What follows is a masterclass in tough love. Usaharu doesn’t just insult their work; he tears it apart panel by panel, pointing out pacing problems, weak compositions, unclear dialogue, and missed opportunities for two-page spreads. He calls them “mangy mutts” and says they’re in diapers, unable to even stand on their own. The insults are so over-the-top that they become funny, but the corrections are genuinely sharp. When the trio redraws the pages with his notes, the same content suddenly feels dynamic and alive. Kaneko clarifies that “lousy” doesn’t mean “bad”—it means it can be better. Usaharu’s harshness is a form of respect, and the episode makes that clear without softening his edges. The visual of him in that bright red jacket, blond hair practically glowing, leaning over their manuscript like a judgmental deity, is exactly the image Pome will carry into the next devastating scene.

The Misunderstanding That Breaks Pome

After the high of the revision session, the trio celebrates with pork buns. Cogi inhales his in one bite and immediately regrets it, a tiny gag that keeps the mood light. Then Pome spots Rinko. She’s with someone—a man in a vivid red jacket with blond hair. It’s Usaharu-sensei. From a distance, the angle makes them look like they’re kissing. The show plays the misunderstanding straight: Pome, Hazuki, and Cogi all freeze, and the dialogue confirms their worst assumption. “They’re totally going out!”

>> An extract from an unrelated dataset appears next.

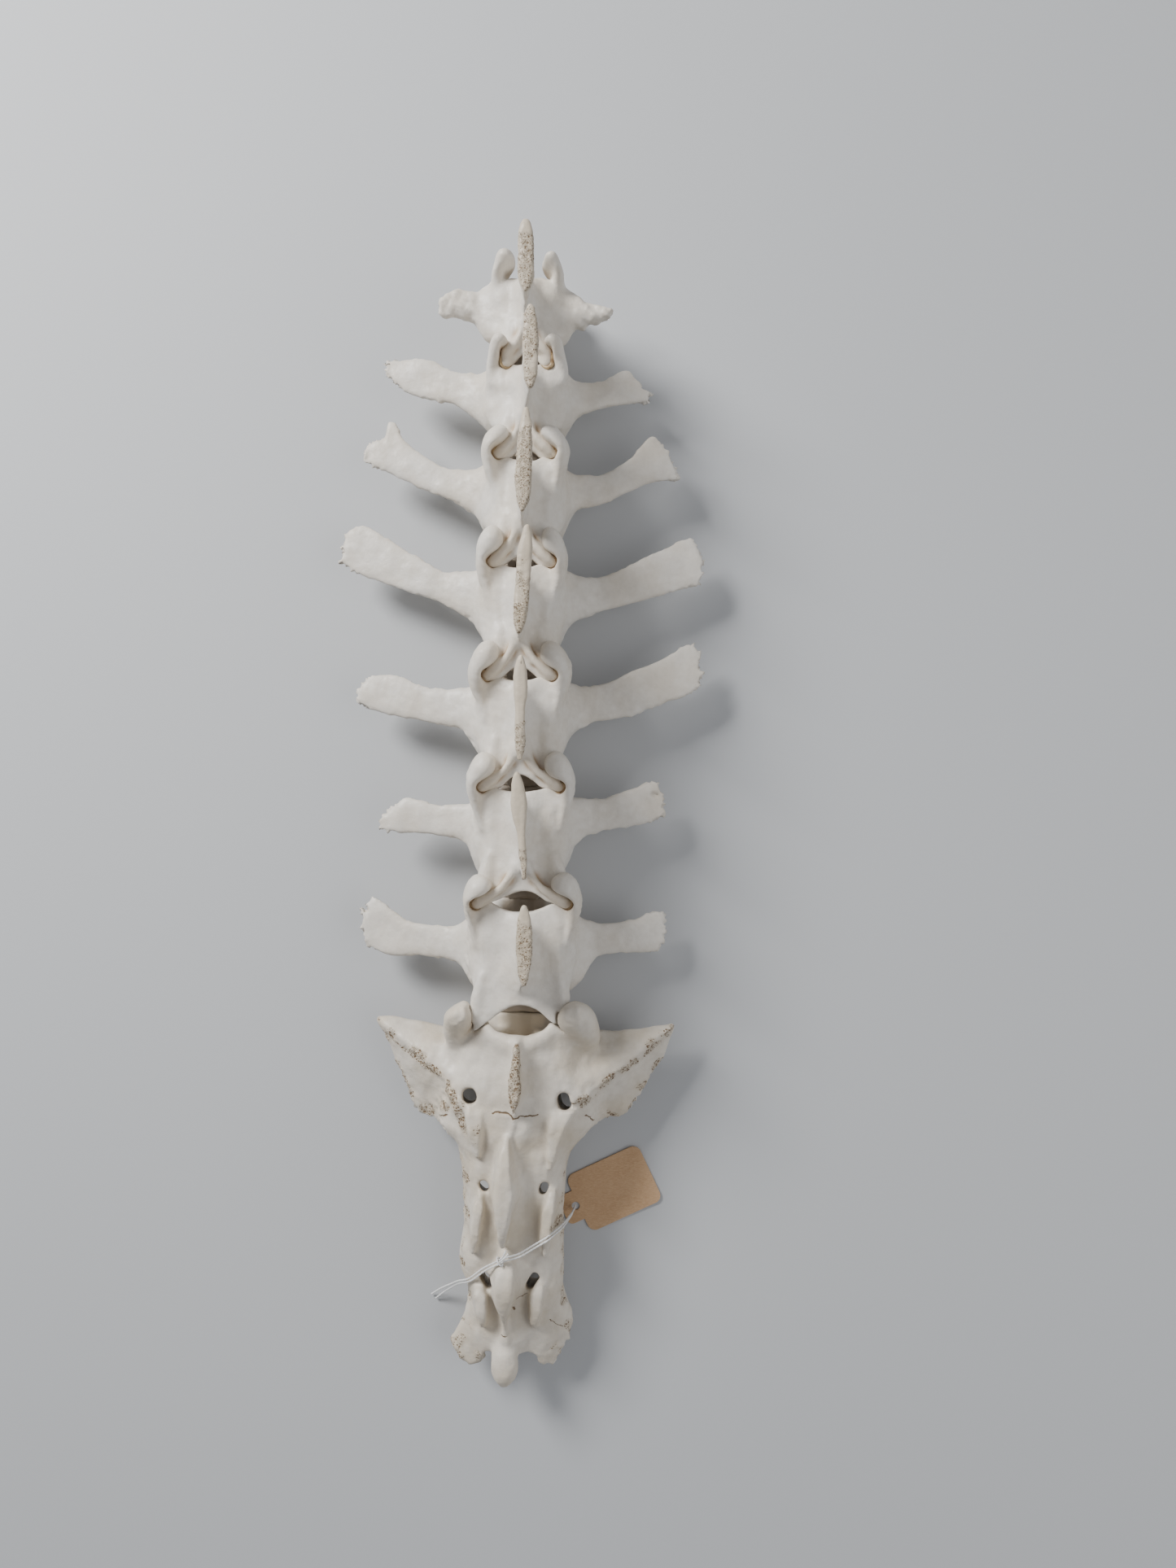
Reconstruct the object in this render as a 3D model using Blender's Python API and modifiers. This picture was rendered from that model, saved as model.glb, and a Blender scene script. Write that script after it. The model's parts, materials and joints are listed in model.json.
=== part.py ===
"""A sheep's lower spine, cleaned and glued in line: the last thoracic vertebra, six lumbar vertebrae
and the sacrum, with a bare card tag on a cotton string.

Metres, +Z up. +Y points to the head end and +X to the animal's right. The spine lies on its belly
side: z = 0 is the surface that it lies on, and the origin is below the middle of its box, to 2 mm.
Sizes below are in millimetres and become metres in mesh_of(). Each bone is made from skins lofted
through named sections, fused into one surface, smoothed, thinned and cut flat where it lies.
"""

import math
from dataclasses import dataclass

import bmesh
import bpy
import numpy as np
from mathutils import Vector

MM = 0.001
GAP = 0.3  # between the end faces of neighbouring bones
CLEARANCE = 0.9  # between a rod-shaped joint process and the lobe that wraps it

# Fusing: the grid that joins the skins, the finer one after openings are cut, and how often the
# surface is smoothed, then the triangles that each bone keeps.
GRID = 0.8
CUT_GRID = 0.7
SMOOTHING = 6
VERTEBRA_TRIANGLES = 1500
SACRUM_TRIANGLES = 3600

# The section through a lumbar vertebra, as heights over the floor.
BODY_TOP = 20.0
ARCH_UNDERSIDE = 30.5
ARCH_TOP = 35.0
ROD_HEIGHT = 33.0

# Joint processes: a rod on the bone in front, held in a lobe on the bone behind.
ROD_RADIUS = 3.0
ROD_REACH = 1.6  # how far the rod passes the joint towards the tail
ROD_ROOT = 12.0  # how far in front of the joint the rod leaves the arch
ROD_SPLAY = 2.6  # how much nearer the middle line the rod starts
LOBE_WALL = 3.4
LOBE_ROOT = 8.0  # how far behind the joint the lobe grows out of the arch


@dataclass(frozen=True)
class Joint:
    """Where two bones meet: its place along the spine, its middle line and the spread of its rods."""

    y: float
    x: float
    spread: float
    lobe_reach: float  # how far the lobes pass the joint towards the head


JOINTS = (
    Joint(189.0, 2.5, 6.6, 3.4),
    Joint(160.0, 2.5, 6.8, 4.6),
    Joint(127.1, 2.0, 8.0, 7.0),
    Joint(90.7, 0.8, 8.8, 10.2),
    Joint(52.4, 0.2, 9.8, 10.6),
    Joint(14.9, 0.5, 11.8, 11.0),
    Joint(-24.3, 0.8, 14.0, 10.5),
    Joint(-64.5, 0.2, 16.2, 7.4),
)


@dataclass(frozen=True)
class Vertebra:
    """One vertebra between two joints. A side process is stations of (reach from the middle line,
    front edge, back edge); edges and the crest's ends are measured from the middle of the body."""

    name: str
    waist: float  # half the arch's width where it is narrowest
    left: tuple
    right: tuple
    side_heights: tuple  # of the side processes at root and tip
    side_halves: tuple  # half thickness of the side processes at root, neck and tip
    crest_top: float  # height of the crest's top
    crest_ends: tuple  # front and back of the crest's top
    crest_lean: tuple  # sideways shift of those two ends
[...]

The truth is more mundane: they’re just sharing food, comparing a gratin bun to a strawberry milk bun. But then Usaharu asks Rinko to wake him tomorrow morning with a kiss, and her flustered response—“I’ll just rip your blankets off you!”—makes it sound like they’re living together. For Pome, the distinction doesn’t matter. He’s been nursing this crush, using it as fuel for his manga, and now the object of his affection is not just taken, but taken by the very mangaka he just worshipped as a god. “It’s over. It’s all over.” The line is simple, and the episode lets it land without melodrama. Pome’s face in that moment is the definition of pathetic puppy, and it’s genuinely sad.

Hazuki and Cogi’s response is the episode’s most twistedly supportive beat. Instead of comforting him, they double down on the “pathetic puppy” branding. “You’re incredibly pathetic right now!” Hazuki declares, and Cogi agrees he’s at “peak pathetic puppy mode.” Pome protests that this doesn’t make him happy, but the point lands anyway: his pitifulness is his charm. It’s what draws people in, what made Rinko want to encourage him in the first place. The show doesn’t resolve his heartbreak, but it reframes it as something that might, in some absurd way, be a strength. It’s a strange, funny, and oddly warm note to end his arc on.

A Quiet Valentine’s Gesture

The episode’s final stretch shifts back to Rinko, who is making Valentine’s chocolates. She’s already promised Pome a reward, but she also wants to give something to Satsuki-san and Usaharu-sensei. The contrast between her domestic calm and Pome’s turmoil is striking. She crafts Usaneko Club-themed chocolate cookies for Usaharu and super-spicy zombie chocolates for Satsuki, each gift tailored to their personalities. Satsuki accepts with genuine warmth, calling it a pleasant surprise. Usaharu, predictably, frames it as part of her “chef-sistant” duties and a special exception to his no-gifts policy. The scene is sweet and low-key, a reminder that Rinko’s world keeps turning even as Pome’s collapses.

The next episode preview teases “How They All Collapse?!” which, given the current state of overlapping crushes, fake relationships, and now Pome’s broken heart, feels ominously appropriate. The love polygon is getting crowded, and the fragile equilibrium Rinko has been protecting might not hold.

Where This Leaves Pome

Pome’s storyline in this episode does something quietly impressive: it takes a character who could have been a simple comic relief side plot and gives him a moment of real emotional weight. His crush on Rinko was always framed as a long shot, but seeing it crushed by the very person he admires most as a mangaka adds a layer of cruel irony. Usaharu-sensei helped him improve his manuscript, gave him a path toward publication, and then, without knowing it, became the reason Pome wants to give up. The episode doesn’t resolve whether Pome will bounce back or whether Rinko and Usaharu are actually dating. It just leaves him standing there, pathetic and heartbroken, while his friends insist that’s exactly why he’s great. It’s a weird kind of encouragement, but in this show’s logic, it fits perfectly.